Problem description
Repeat the listing in full. Nothing may be added or left out.
## Begin Dataset excerpt
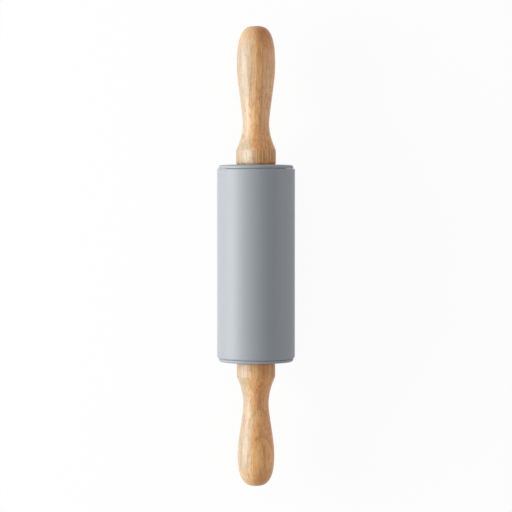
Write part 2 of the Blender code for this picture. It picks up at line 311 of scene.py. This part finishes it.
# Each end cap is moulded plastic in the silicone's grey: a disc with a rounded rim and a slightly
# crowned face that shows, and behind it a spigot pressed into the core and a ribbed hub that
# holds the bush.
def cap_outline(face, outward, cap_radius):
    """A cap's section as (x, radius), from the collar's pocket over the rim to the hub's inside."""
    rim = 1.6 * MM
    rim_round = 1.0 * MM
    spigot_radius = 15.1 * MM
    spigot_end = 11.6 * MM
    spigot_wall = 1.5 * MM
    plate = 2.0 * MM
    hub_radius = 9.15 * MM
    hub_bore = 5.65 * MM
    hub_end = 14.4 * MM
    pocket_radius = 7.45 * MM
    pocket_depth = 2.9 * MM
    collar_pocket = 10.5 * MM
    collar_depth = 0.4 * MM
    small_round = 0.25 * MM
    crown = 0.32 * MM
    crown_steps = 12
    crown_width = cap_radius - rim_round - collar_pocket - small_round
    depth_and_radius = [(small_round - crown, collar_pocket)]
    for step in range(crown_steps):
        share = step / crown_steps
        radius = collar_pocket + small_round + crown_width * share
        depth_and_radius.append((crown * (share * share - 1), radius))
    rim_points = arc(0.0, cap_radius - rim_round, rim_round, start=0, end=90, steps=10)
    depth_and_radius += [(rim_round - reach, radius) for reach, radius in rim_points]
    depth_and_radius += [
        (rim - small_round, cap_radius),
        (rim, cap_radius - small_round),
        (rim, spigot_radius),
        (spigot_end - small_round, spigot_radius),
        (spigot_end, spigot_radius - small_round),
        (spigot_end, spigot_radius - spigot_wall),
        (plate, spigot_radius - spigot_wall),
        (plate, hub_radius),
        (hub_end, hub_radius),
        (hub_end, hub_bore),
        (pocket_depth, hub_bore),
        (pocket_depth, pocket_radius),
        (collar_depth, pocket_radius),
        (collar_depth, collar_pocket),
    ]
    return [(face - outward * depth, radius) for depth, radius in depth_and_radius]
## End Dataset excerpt
Task solution
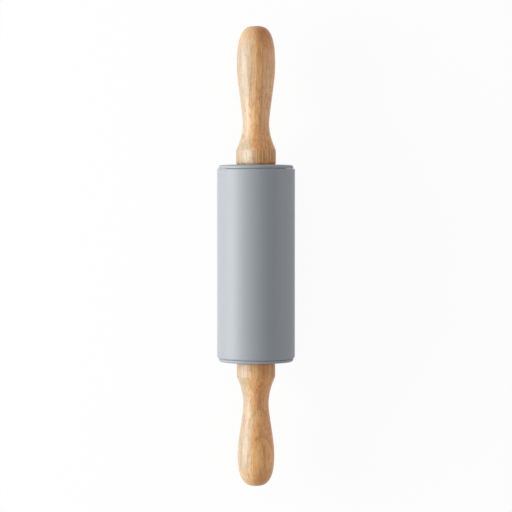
Write part 2 of the Blender code for this picture. It picks up at line 311 of scene.py. This part finishes it.
# Each end cap is moulded plastic in the silicone's grey: a disc with a rounded rim and a slightly
# crowned face that shows, and behind it a spigot pressed into the core and a ribbed hub that
# holds the bush.
def cap_outline(face, outward, cap_radius):
    """A cap's section as (x, radius), from the collar's pocket over the rim to the hub's inside."""
    rim = 1.6 * MM
    rim_round = 1.0 * MM
    spigot_radius = 15.1 * MM
    spigot_end = 11.6 * MM
    spigot_wall = 1.5 * MM
    plate = 2.0 * MM
    hub_radius = 9.15 * MM
    hub_bore = 5.65 * MM
    hub_end = 14.4 * MM
    pocket_radius = 7.45 * MM
    pocket_depth = 2.9 * MM
    collar_pocket = 10.5 * MM
    collar_depth = 0.4 * MM
    small_round = 0.25 * MM
    crown = 0.32 * MM
    crown_steps = 12
    crown_width = cap_radius - rim_round - collar_pocket - small_round
    depth_and_radius = [(small_round - crown, collar_pocket)]
    for step in range(crown_steps):
        share = step / crown_steps
        radius = collar_pocket + small_round + crown_width * share
        depth_and_radius.append((crown * (share * share - 1), radius))
    rim_points = arc(0.0, cap_radius - rim_round, rim_round, start=0, end=90, steps=10)
    depth_and_radius += [(rim_round - reach, radius) for reach, radius in rim_points]
    depth_and_radius += [
        (rim - small_round, cap_radius),
        (rim, cap_radius - small_round),
        (rim, spigot_radius),
        (spigot_end - small_round, spigot_radius),
        (spigot_end, spigot_radius - small_round),
        (spigot_end, spigot_radius - spigot_wall),
        (plate, spigot_radius - spigot_wall),
        (plate, hub_radius),
        (hub_end, hub_radius),
        (hub_end, hub_bore),
        (pocket_depth, hub_bore),
        (pocket_depth, pocket_radius),
        (collar_depth, pocket_radius),
        (collar_depth, collar_pocket),
    ]
    return [(face - outward * depth, radius) for depth, radius in depth_and_radius]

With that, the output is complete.